La saga Twin Peaks, et avant elle Blue Velvet, nous montre l'empire du Mal sur le monde. Mais Lynch ne révèle cette hégémonie que progressivement : dans Blue Velvet et dans la série Twin Peaks, on peut avoir l'impression qu'existent deux mondes, deux principes, en lutte perpétuelle, sans que l'un ne triomphe vraiment sur l'autre. Pourtant, dans Blue Velvet, le monde du Bien (celui de la petite ville familiale bloquée dans les années 50 où tout le monde se connaît) est déjà filmé comme ridicule, niais et impuissant : l'existence même du Mal est un démenti cinglant face au bonheur impavide et lumineux auquel le dénouement semble promettre Sandy et Jeffrey (« pourquoi existe-t-il des hommes comme Franck ? » demandait celui-ci). Et par ailleurs, Bien et Mal ne sont pas opposés comme deux poids en équilibre sur une balance, mais selon une dualité surface/profondeur. Le « Bien » n'est qu'un vernis posé sur le réel pour en masquer le caractère cauchemardesque (8).
Dans la série Twin Peaks, la perspective change. Le héros, Dale Cooper, est doté de dons extraordinaires qui semblent le mettre à même de combattre le Mal. Pourtant, il ne peut empêcher les divers meurtres qui ont lieu à Twin Peaks après son arrivée, ne parvenant à sauver ni Maddy, ni Leland, ni les différentes victimes de Windom Earl (9). Et il finit lui-même, coup de grâce, par se faire posséder par Bob. Enfin, dans Fire Walk with Me, le milieu familial rassurant a été complètement investi par le mal : c'est par son propre père que Laura Palmer est mise au supplice puis tuée. Le sentiment d'injustice et d'impuissance est insupportable.
Quelle est alors le sens de cette dernière scène que j'évoquais plus haut ? Pour moi, elle vient répondre au problème du Mal que Blue Velvet et Twin Peaks ont posé de manière aiguë. Cette réponse n'est pas d'ordre intellectuel, car il ne s'agit pas de fournir une explication ou de trouver un sens à l'existence de Bob (pourquoi le monde est-il si injuste, pourquoi Bob existe-t-il ?), mais de rendre inopérante et superflue sa victoire.
Le « rire en pleurs » de Laura face à la vision de l'ange témoigne de sa rédemption. Elle montre que, malgré tout le Mal que Bob lui a infligé (et celui qu'elle s'est infligée elle-même à cause de lui), elle est sauvée. Le Bien n'est plus cet opposant en carton-pâte dans un combat que le Mal a gagné d'avance : le rapport est complètement inversé puisque Laura Palmer, sur qui le Mal s'est acharné de toutes ses forces, est finalement sauvée et hors d'atteinte.
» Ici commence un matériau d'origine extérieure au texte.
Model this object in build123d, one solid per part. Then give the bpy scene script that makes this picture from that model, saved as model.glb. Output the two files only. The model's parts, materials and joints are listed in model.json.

Le terme de « rédemption » ne doit pas tromper : il ne faut pas comprendre que Laura a gagné son salut à travers sa mort comme si celle-ci était une « pénitence » pour ses « pêchés », mais que la vision béatifique à laquelle elle accède « rachète » en quelque sorte l'apparente victoire du Mal en montrant combien celle-ci est vaine.
(1) Lynch se désintéresse progressivement de la série face aux contraintes imposées par les producteurs.
(2) Initialement, Lynch ne voulait d'ailleurs pas dévoiler l'identité de l'assassin, ce sont les producteurs qui ont imposé cette révélation.
(3) Très beau texte : http://topographiemagazine.com/twin-peaks-le-mystere-de-la-rose-bleue/
(4) La scène du dîner familial est, à ce titre, un chef-d’œuvre dans sa gestion de la montée progressive du malaise chez le spectateur, confronté à sa propre impuissance.
(5) Que cela soit entendu : je ne veux surtout pas donner l'impression de « confisquer » le film en en donnant mon interprétation personnelle. D'autres lectures, d'autres approches sont bien sûr possibles. La multivocité inépuisable du cinéma de Lynch est son intérêt principal – et l'essentiel est au-delà des mots.
(6) On me pardonnera l'usage d'un tel lexique. Sans forcément aller jusqu'à parler de « sensibilité chrétienne » chez Lynch (c'est bien mon sentiment dans une certaine mesure, mais je ne suis pas sûr de pouvoir l'étayer de manière vraiment précise, quoique j'adorerais lire un papier qui le ferait), on m'accordera qu'il est possible (et fructueux) d'aborder son travail dans une perspective religieuse ou métaphysique.
(7) C'est très lisible dans le livre écrit par la fille de Lynch, Le journal secret de Laura Palmer, ou dans la série, lorsque Leland raconte comment il fût possédé par Bob quand il était enfant.
(8) L'« inquiétante étrangeté » dont semble imprégné le monde du Bien, c'est la réalité qui perce à travers le vernis, ouvrant un accès vers ses profondeurs fascinantes. En s'engouffrant dans cette brèche, Jeffrey bascule du rêve au cauchemar.
(9) Le sort de Annie, la femme qu'il aime, reste incertain.